Can you paint with all the colors of the wind?

Context

This line is sung by Pocahontas, voiced by Judy Kuhn, in the song "Colors of the Wind," written by lyricist Stephen Schwartz and composer Alan Menken, in the film Pocahontas, directed by Mike Gabriel and Eric Goldberg (1995).

If you've heard of a couple of people named John Smith and Pocahontas before, feel free to do what Disney did and toss out that historical knowledge right now. In the film, John Smith is an arrogant English explorer (pretty accurate, actually) and Pocahontas is the daughter of an Algonquin chief. They are the film's love interests, which is where Disney and history part ways, because there's exactly no historical evidence that these two ever shared so much as a longing look across the room.

John Smith and Pocahontas meet and misunderstand each other, and as they're trying again on this getting-to-know-you thing, Pocahontas sings a song addressed to John Smith in which she asks him a bunch of rhetorical questions intended to highlight how little he understands her homeland and how silly he is to think he can own something as powerful as the earth. "Can you paint with all the colors of the wind?" is part of the refrain. We bet John Smith didn't even know the wind had colors.

Where you've heard it

Have any Disney-obsessed friends? Are you that Disney-obsessed friend? Then you've heard "Can you paint with all the colors of the wind?" Politicians also love to drop this line when they're pushing for alternative energy research. Okay, they don't, but we'd watch a lot more C-Span if political speechwriters busted out Disney rhymes on the regular.

After the film came out, Vanessa Williams covered "Colors of the Wind" for pop radio in 1995, but if you weren't tuned in to the Top 40 back in the pre-streaming days, then your first listen might have been Tori Kelly's version for We Love Disney, Volume III (2015).

Pretentious Factor

If you were to drop this quote at a dinner party, would you get an in-unison "awww" or would everyone roll their eyes and never invite you back? Here it is, on a scale of 1-10.

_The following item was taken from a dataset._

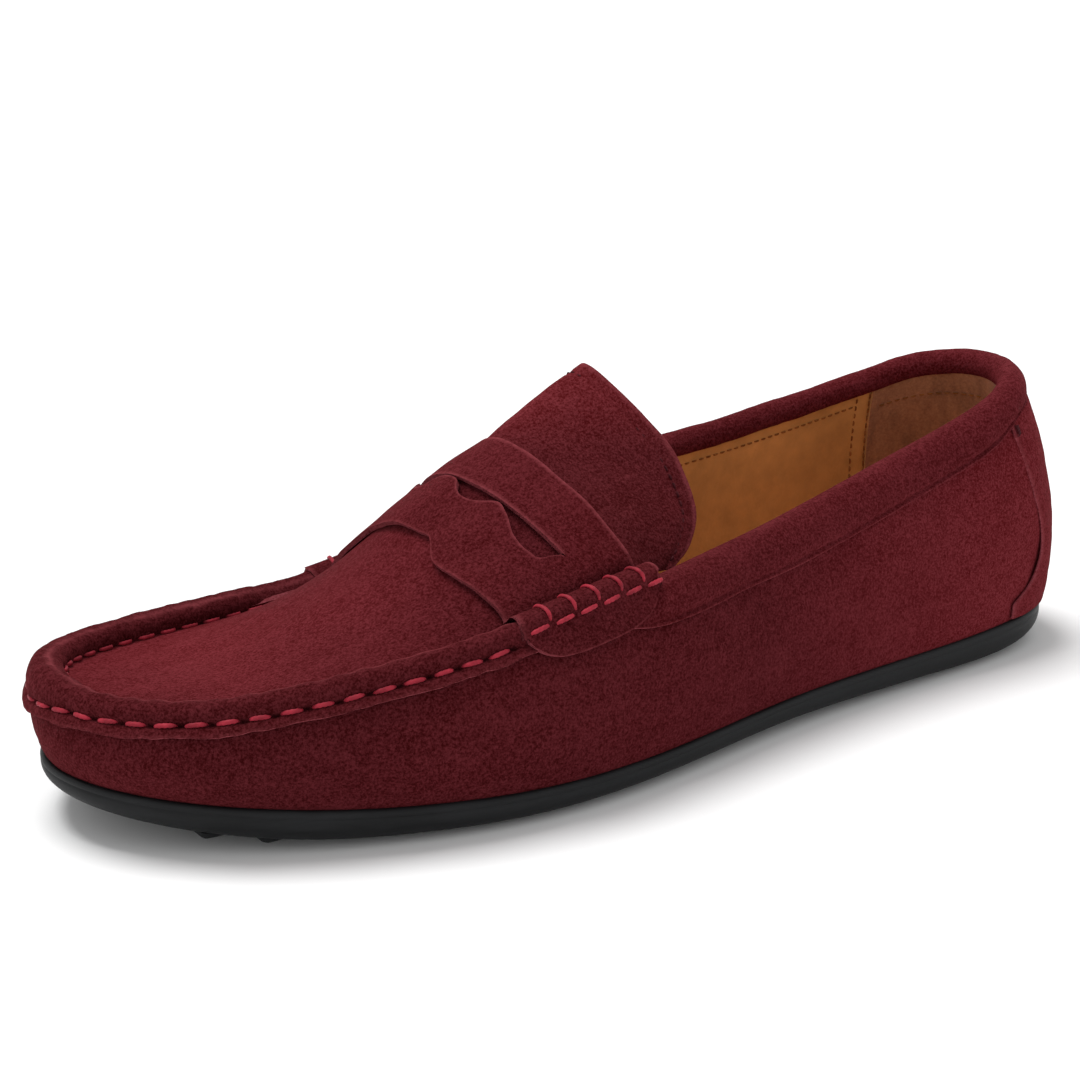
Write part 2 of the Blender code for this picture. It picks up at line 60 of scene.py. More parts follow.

While this level of pretentiousness might seem high for a line from a children's animated film, "Colors of the Wind" did win a lot of awards, and as goes the number of awards, so goes the level of pretentiousness. Also, "Can you paint with all the colors of the wind?" is one of many rhetorical questions Pocahontas knows John Smith can't answer yes to. "Here are a bunch of questions meant to remind you what a blockhead you are," screams pretentiousness to us.